Two of the five judges disagreed. In their view clause 20 was intended only to deal with the legal title to the joint account, not the underlying benefit in the funds. They were not convinced that the bank, which drafted the terms, intended to involve itself in how its customers shared benefit. The bank cared only about its relationship with the customers, ie it only needed to know who had authority on the account at any time.
Whilst the majority may be right to say that the average bank customer will not know the distinction that lawyers make between legal and beneficial title to property, neither would they use language like clause 20.
The outcome may not sit right for many. It seems that Francis only intended to help out a friend in need and not to gift substantial funds to his friend (for whom he had made arrangements in his Will) or to disinherit others.
Critically, Dorothy and Norman did not argue that Francis was mistaken about the meaning of clause 20, had been pressured into signing it, or did not know what he was signing. That argument would have been difficult to sustain when the best witness, Francis, was dead. Therefore, given Francis had signed the standard terms, the Court had no means by which to say that his intention was any different to that in clause 20 which he endorsed by signing. Once the judges decided clause 20 dealt with underlying benefit and not only the legal title, that was the end of the matter.

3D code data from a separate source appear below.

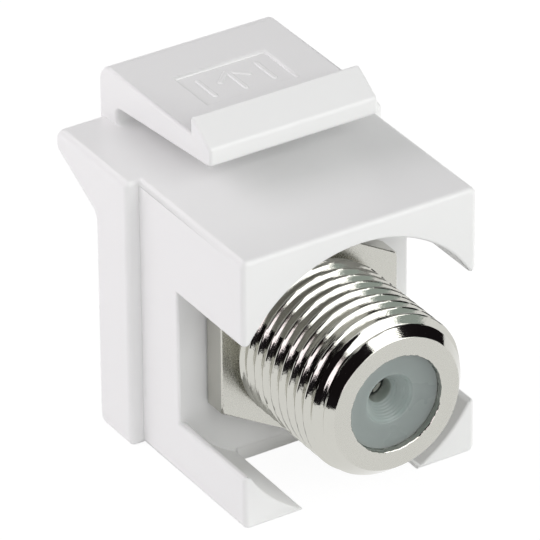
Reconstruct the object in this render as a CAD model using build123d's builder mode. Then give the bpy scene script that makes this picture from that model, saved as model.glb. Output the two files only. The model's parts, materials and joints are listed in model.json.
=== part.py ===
"""F connector panel insert: a threaded coaxial coupler held in a snap-in moulding.

Millimetres. The origin is on the axis of the coupler, in the plane where the back
plate bears on the panel. The port that shows at the front points along -Y, +X is
the width and +Z is up, with the latch on top. Plane.XZ faces -Y, so a distance
along its offsets and extrusions counts towards the front.
"""

import os
from math import cos, radians, tan

from build123d import *

# Moulding in front of the panel, and the plate behind it
body_width = 14.6
body_above = 9.15
body_below = 7.3
body_reach = 10.3
plate_shoulder = 0.8
plate_depth = 3.35
nose_overhang = 4.05
nose_end = 1.3
nose_slope = 28.0
long_edge_round = 0.4
end_edge_round = 0.3
plate_corner_round = 0.6
nose_round = 0.7
nose_tip_round = 0.55

# Cavity round the front port
cavity_radius = 8.0
cavity_depth = 6.6
web_thickness = 3.4
window_half_height = 4.05
gap_half_width = 3.7
wall_foot_run = 0.55
wall_foot_rise = 0.65

# Latch, one with the moulding
latch_width = 10.5
latch_rise = 3.15
post_thickness = 1.75
arm_root_gap = 1.05
arm_tip_gap = 1.95
catch_reach = 1.95
catch_height = 1.1
catch_length = 1.95
tip_face_height = 1.05
latch_back_round = 1.1
latch_crotch_round = 0.45
post_foot_round = 0.45
post_foot_run = 0.8
crest_round = 0.12
latch_tip_round = 0.35
latch_edge_round = 0.2
pad_width = 5.6
pad_length = 3.3
pad_depth = 0.15
pad_set_back = 1.9

# Coupler shell, turned from hexagonal bar
thread_diameter = 9.525
thread_pitch = 0.79375
shell_flats = 11.11
shell_hex_thickness = 1.6
shell_first_corner = 30.0
shell_corner_trim = 0.08
front_port_reach = 8.48
rear_port_reach = 12.3
end_chamfer_length = 1.06
end_chamfer_depth = 0.86
lip_radius = 2.82
lip_thickness = 0.5
core_bore_radius = 3.4

# Plastic cores in the shell
dish_radius = 1.45
dish_depth = 0.15
funnel_length = 1.05
pin_hole_radius = 0.7
pin_hole_length = 0.5

# Spring contact through both cores
contact_radius = 1.1
contact_wall = 0.22
contact_mouth_radius = 0.42
contact_taper_length = 1.6
contact_slots = 4
contact_slot_width = 0.3
contact_slot_length = 3.2
collar_radius = 1.7
collar_width = 1.0

# Nut on the back of the wall
nut_flats = 11.11
nut_thickness = 2.4
nut_first_corner = 0.0
nut_corner_trim = 0.3

# Clearances
coupler_clearance = 0.1
core_clearance = 0.02
thread_clearance = 0.02
pocket_clearance = 0.15
contact_clearance = 0.1
contact_end_gap = 0.3
port_clearance = 0.15

# Places along the axis, positive towards the back, and sizes that follow
thread_radius = thread_diameter / 2
pitch_radius = thread_radius - 3 / 8 * cos(radians(30)) * thread_pitch
body_height = body_above + body_below
body_middle = (body_above - body_below) / 2
plate_width = body_width + 2 * plate_shoulder
nose_back = plate_depth + nose_overhang
nose_root = body_above - nose_end - nose_overhang * tan(radians(nose_slope))
wall_face = cavity_depth - body_reach
pocket_floor = wall_face + web_thickness
hex_face = wall_face - shell_hex_thickness
shell_front = hex_face - front_port_reach
shell_back = wall_face + rear_port_reach
shell_middle = (shell_front + shell_back) / 2
hex_middle = (hex_face + wall_face) / 2
rear_port_start = plate_depth + port_clearance
core_front = shell_front + lip_thickness
core_radius = core_bore_radius - core_clearance
contact_room = core_front + dish_depth + funnel_length + pin_hole_length
contact_front = contact_room + contact_end_gap

os.makedirs("parts", exist_ok=True)


def turned_hexagon(front, thickness, flats, trim, first_corner):
    """A hexagonal prism along Y, its corners turned back by a cone at both faces."""
    corner_radius = flats / 2 / cos(radians(30))
    face_radius = corner_radius - trim
    with BuildPart() as blank:
        with BuildSketch(Plane.XZ.offset(-front)):
            RegularPolygon(corner_radius, 6, rotation=first_corner)
        extrude(amount=-thickness)
        with BuildSketch(Plane.XY):
            with BuildLine():
                Polyline(
                    (0, front),
                    (face_radius, front),
                    (corner_radius, front + trim),
                    (corner_radius, front + thickness - trim),
                    (face_radius, front + thickness),
                    (0, front + thickness),
                    close=True,
                )
            make_face()
        revolve(axis=Axis.Y, mode=Mode.INTERSECT)
    return blank.part


# Back plate, with the nose that reaches back over the wall to carry the latch
with BuildPart() as plate_form:
    with BuildSketch(Plane.YZ):
        with BuildLine():
            FilletPolyline(
                (0, -body_below),
                (plate_depth, -body_below),
                (plate_depth, nose_root),
                (nose_back, body_above - nose_end),
                (nose_back, body_above),
                (0, body_above),
                radius=[0, plate_corner_round, plate_corner_round, nose_tip_round, nose_round, 0],
                close=True,
            )
        make_face()
    extrude(amount=plate_width / 2, both=True)
    plate_sides = plate_form.faces().filter_by(Axis.X)
    edges_behind_front = plate_sides.edges().sort_by(Axis.Y)[2:]
    fillet(edges_behind_front, long_edge_round)
    plate_front = plate_form.faces().sort_by(Axis.Y)[0]
    fillet(plate_front.edges(), end_edge_round)

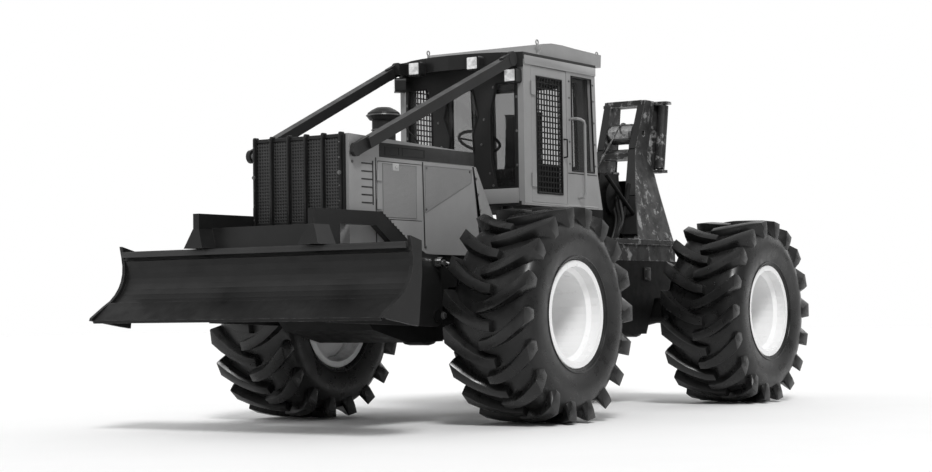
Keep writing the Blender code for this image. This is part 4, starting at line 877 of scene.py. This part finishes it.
def frontStrip(corners, v):  # a plate on four corners, standing proud towards the blade
    shift = Vector((0, -v["stripWall"], 0))
    middle = sum((Vector(corner) for corner in corners), Vector()) / 4
    near = [Vector(corner) * (1 - v["stripShrink"]) + middle * v["stripShrink"] + shift for corner in corners]
    return plateBetween("strip", near, [Vector(corner) - shift * v["stripBack"] for corner in corners])


def makeArchTrim(v):
    braces, strips, hoses = [], [], []
    for sign in (-1, 1):
        for *ends, radius in v["braces"]:
            braces.append(sweep([(sign * x, y + mid, z) for x, y, z in ends], radius, 12))
    for sign in (-1, 1):
        for (inA, outA, yA, zA), (inB, outB, yB, zB) in zip(v["strip"], v["strip"][1:]):
            corners = ((inA, yA, zA), (outA, yA, zA), (outB, yB, zB), (inB, yB, zB))
            strips.append(frontStrip([(sign * x, y + mid, z) for x, y, z in corners], v))
    start, end, low, high = v["tie"]
    tie = block((-v["tieHalf"], start + mid, low), (v["tieHalf"], end + mid, high), v["tieBevel"])
    finished("archBraces", braces + [tie], "rear_chassis", "frame_paint")
    finished("archStrips", strips, "rear_chassis", "dark_paint")
    for i, x in enumerate(v["hoses"]):
        path = [(x + out, y + stepY * i + mid, z + stepZ * i) for out, y, z, stepY, stepZ in v["hosePath"]]
        endX, y, z, stepZ = v["hoseEnd"]
        path.append((endX, y + mid, z + stepZ * i))
        hoses.append(sweep(curved(path, v["hosePoints"]), v["hoseRadius"], 10))
    finished("winchHoses", hoses, "rear_chassis", "hoseRubber")


makeRearTrim(rearTrim)
makeArchTrim(archTrim)
print("rear made")


def makePad(nodeName, name, v):  # a smaller copy of the CAD cushion, swollen inside the cushion's box
    low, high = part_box(nodeName)
    obj = copyTo(nodes[nodeName], Matrix.Identity(4))
    obj.parent = None
    for key in list(obj.keys()):
        del obj[key]
    centre, size = (low + high) / 2, high - low
    shrink = [1 - 2 * min(v["margin"], v["most"] * side) / side for side in size]
    obj.data.transform(Matrix.Translation(centre) @ Matrix.Diagonal((*shrink, 1)) @ Matrix.Translation(-centre))
    pick(obj)
    bpy.ops.object.mode_set(mode="EDIT")
    bpy.ops.mesh.select_all(action="SELECT")
    bpy.ops.mesh.remove_doubles(threshold=v["weld"])
    bpy.ops.object.mode_set(mode="OBJECT")
    shell = obj.modifiers.new("remesh", "REMESH")
    shell.mode = "VOXEL"
    shell.voxel_size = v["voxel"]
    bpy.ops.object.modifier_apply(modifier=shell.name)
    rest = [vert.co.copy() for vert in obj.data.vertices]
    cloth = obj.modifiers.new("cloth", "CLOTH")
    cloth.settings.use_pressure = True
    cloth.settings.uniform_pressure_force = v["pressure"]
    cloth.settings.effector_weights.gravity = 0
    for step in range(1, v["frames"] + 1):
        bpy.context.scene.frame_set(step)
    bpy.ops.object.modifier_apply(modifier=cloth.name)
    bpy.context.scene.frame_set(1)
    for vert, before in zip(obj.data.vertices, rest):
        move = vert.co - before
        if move.length > v["cap"]:
            move = move.normalized() * v["cap"]
        for axis in range(3):
            vert.co[axis] = min(max(before[axis] + move[axis], low[axis] + v["gap"]), high[axis] - v["gap"])
    finer = obj.modifiers.new("finer", "SUBSURF")
    finer.levels = finer.render_levels = 1
    pick(obj)
    bpy.ops.object.modifier_apply(modifier=finer.name)
    made = finished(name, [obj], "front_chassis", "seat_cloth", v["smooth"], [nodeName])


padding = {"margin": 0.020, "most": 0.2, "weld": 0.0005, "voxel": 0.006, "pressure": 4, "frames": 20, "cap": 0.022,
           "gap": 0.001, "smooth": 60}
makePad("seat_cushion", "seatPad", padding)
makePad("seat_back", "backPad", padding)
print("seat made")

# a room that is white on one side and above, and darker elsewhere
backdrop = {"across": -0.553, "along": 0.833, "base": 0.25, "white": 1.0, "roof": 0.62, "sideFrom": 0.55,
            "sideTo": 0.90, "roofFrom": 0.25, "roofTo": 0.75}
# each sun has where it stands, its strength and its width in degrees
stage = {"floorSize": 120, "floorDown": 0.002,
         "suns": {"key": ((7, -8, 11), 2.0, 14), "side": ((-9, -6, 5), 0.45, 60), "back": ((3, 12, 8), 0.5, 60)}}


def makeStudio(v):
    world = bpy.data.worlds.new("studio")
    world.use_nodes = True
    tree = world.node_tree
    split = tree.nodes.new("ShaderNodeSeparateXYZ")
    wire(tree, tree.nodes.new("ShaderNodeTexCoord").outputs["Generated"], split.inputs[0])
    ahead = sums(tree, "ADD", sums(tree, "MULTIPLY", split.outputs["X"], v["across"]),
                 sums(tree, "MULTIPLY", split.outputs["Y"], v["along"]))
    behind = spread(tree, ahead, v["sideFrom"], v["sideTo"], v["base"], v["white"])
    above = spread(tree, split.outputs["Z"], v["roofFrom"], v["roofTo"], v["base"], v["roof"])
    background = tree.nodes["Background"]
    background.inputs["Color"].default_value = (1, 1, 1, 1)
    wire(tree, sums(tree, "MAXIMUM", behind, above), background.inputs["Strength"])
    bpy.context.scene.world = world


def makeStage(v):
    deselectAll()
    bpy.ops.mesh.primitive_plane_add(size=v["floorSize"], location=(0, 0, -v["floorDown"]))
    floor = fixPlace()
    floor.name = "floor"
    floor.data.materials.append(finishes["floorPaper"])
    for name, (place, power, wide) in v["suns"].items():
        data = bpy.data.lights.new(name, "SUN")
        data.energy = power
        data.angle = math.radians(wide)
        lamp = bpy.data.objects.new(name, data)
        lamp.rotation_euler = (-Vector(place)).to_track_quat("-Z", "Y").to_euler()
        bpy.context.scene.collection.objects.link(lamp)
    bpy.context.scene.view_settings.view_transform = "Standard"


makeStudio(backdrop)
makeStage(stage)
deselectAll()
bpy.context.view_layer.update()
print("stage made")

The decision is arguably a lesson in reading 'the small print' before signing any arrangements whereby others have control of your assets. The problem is that Francis did not draft clause 20, neither did his lawyers, so it seems odd to 'impute' the bank's intention to him – especially when the language is technical and he was unlikely to have anticipated this outcome without the bank flagging it. For many, the only way to avoid the risks of being bound by such terms is to take legal advice before signing. But should the courts really be encouraging people to have to take legal advice when opening a bank account?